= 1836 in paleontology =

==Dinosaurs==
===Newly named dinosaurs===

| Taxon | Novelty | Status | Author(s) | Age | Unit | Location | Notes | Images |
| Poekilopleuron bucklandii | Gen. et sp. nov. | Valid | Jacques Amand Eudes-Deslongchamps | Middle Jurassic (Bathonian) | Calcaire de Caen | France | As shown in Ref., the genus and species were first named and described by Jacques-Amand Eudes-Deslongchamps in a report published in 1836, based on holotype material that is now destroyed. In 1837, Eudes-Deslongchamps published a more detailed account of this discovery in a monograph which was also inserted next year in volume 6 of the "Mémoires de la Société Linnéenne Normandie". |  |  |
| Palaeosaurus cylindrodon | Gen. et sp. nov. | Preoccupied genus, nomen dubium | Henry Riley, Samuel Stutchbury | Late Triassic, Rhaetian | Durdham Down | England | The name was preoccupied by a non-dinosaurian archosaur named by Geoffroy Saint-Hilaire in 1833. Palaeosaurus cylindrodon is the type species of the genus. |  |
| Palaeosaurus platyodon | Sp. nov. | Preoccupied genus, nomen dubium | Henry Riley, Samuel Stutchbury | Late Triassic, Rhaetian | Durdham Down | England | Second species of the preoccupied genus Palaeosaurus, later renamed into the separate genus Rileya. |  |
| Thecodontosaurus | Gen. nov. | Valid | Henry Riley, Samuel Stutchbury | Late Triassic, Rhaetian | Durdham Down | England | Thecodontosaurus is the fourth valid dinosaur genus named.

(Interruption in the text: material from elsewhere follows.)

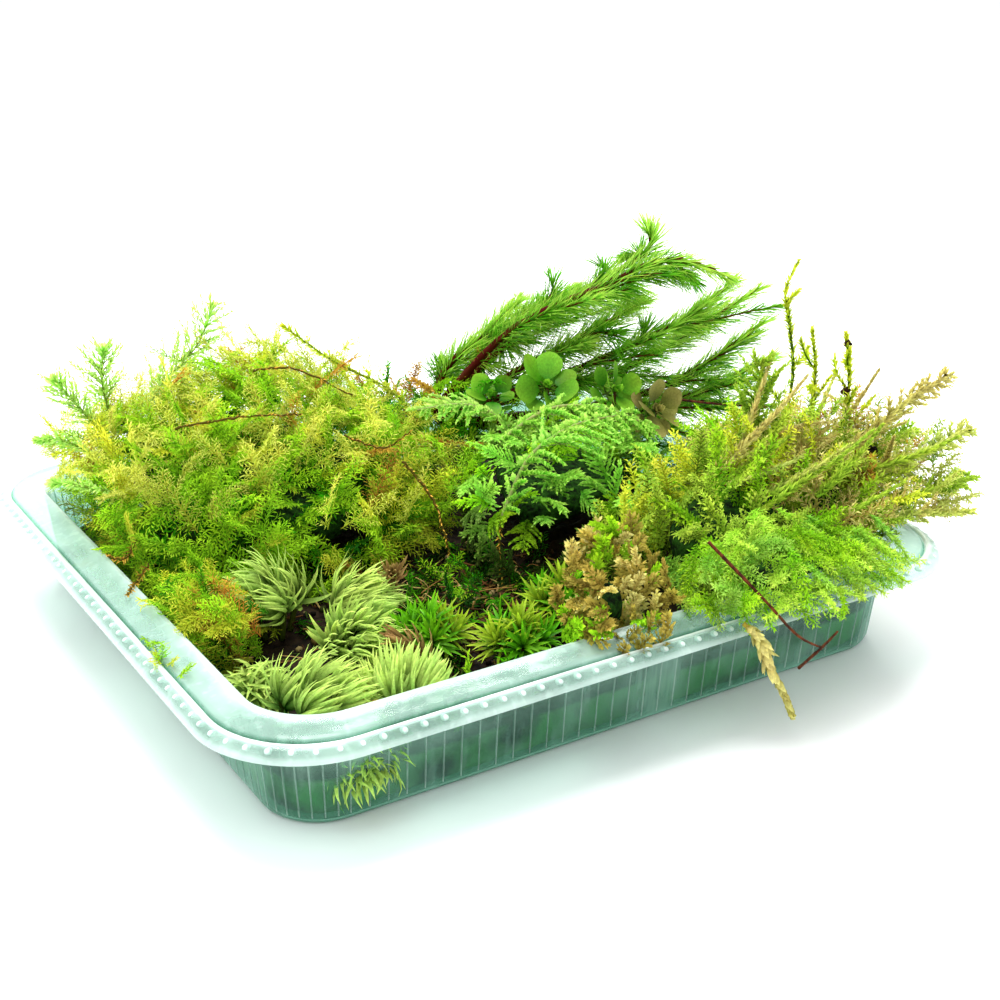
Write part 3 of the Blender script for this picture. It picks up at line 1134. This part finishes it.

It was first excavated by Riley and Stutchbury in 1834, and they published a preliminary description in 1835. When they assigned the remains to a new taxon, which they named Thecodontosaurus, they did not assign a species. The genus was not originally recognized as a dinosaur, with Riley and Stutchbury finding it a saurian. |  |

==Pterosaurs==
- William Buckland depicted pterosaurs as cliff-climbing winged reptiles in a manner heavily influenced by Goldfuss.